Immunoresistant metastatic tumor variants can re-express their tumor antigen after treatment with DNA methylation-inhibiting agents
Abstract
Immuno-escaping variants which arise during metastasis of ESb lymphoma cells in syngeneic DBA/2 mice have been shown to exhibit selective resistance to lysis by ESb-specific cytotoxic T-lymphocytes (CTL). The immuno-resistant variants present no changes in the expression of H-2Kd molecules which appear to be the restricting elements for ESb-specific CTL. We now show that treatment of clonal immuno-resistant ESb variant cells with MNNG or 5′azacytidine can restore the sensitivity to tumor-specific CTL lysis in a high percentage of cloned progenitor cells.
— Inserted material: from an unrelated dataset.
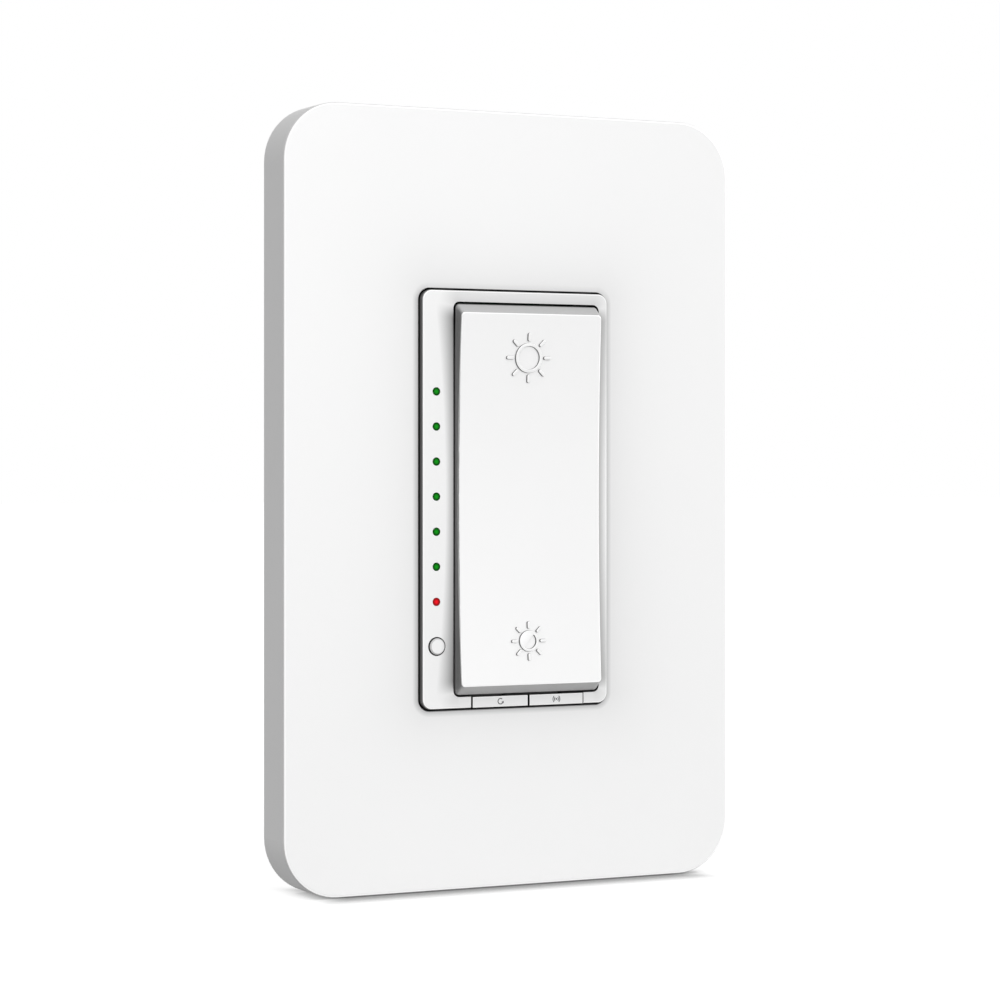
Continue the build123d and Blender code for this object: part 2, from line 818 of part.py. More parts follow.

The acquisition of susceptibility to lysis by these clones is most likely due to re-expression of ESb-type tumor antigens because such cells (i) regain the capacity to compete with original 51Cr-labelled ESb cells for lysis by ESb-specific CTL, and (ii) regain the capacity to induce ESb-specific CTL in vivo. Our data suggest that the immuno-resistant variants are not cellular mutants but rather gene regulatory variants. This could explain: (i) their high frequency of occurrence during metastasis; (ii) the relative stability of the variant phenotype; and (iii) the reversibility observed after the use of DNA-demethy-lating and gene-activating drugs like 5′-azacytidine or MNNG.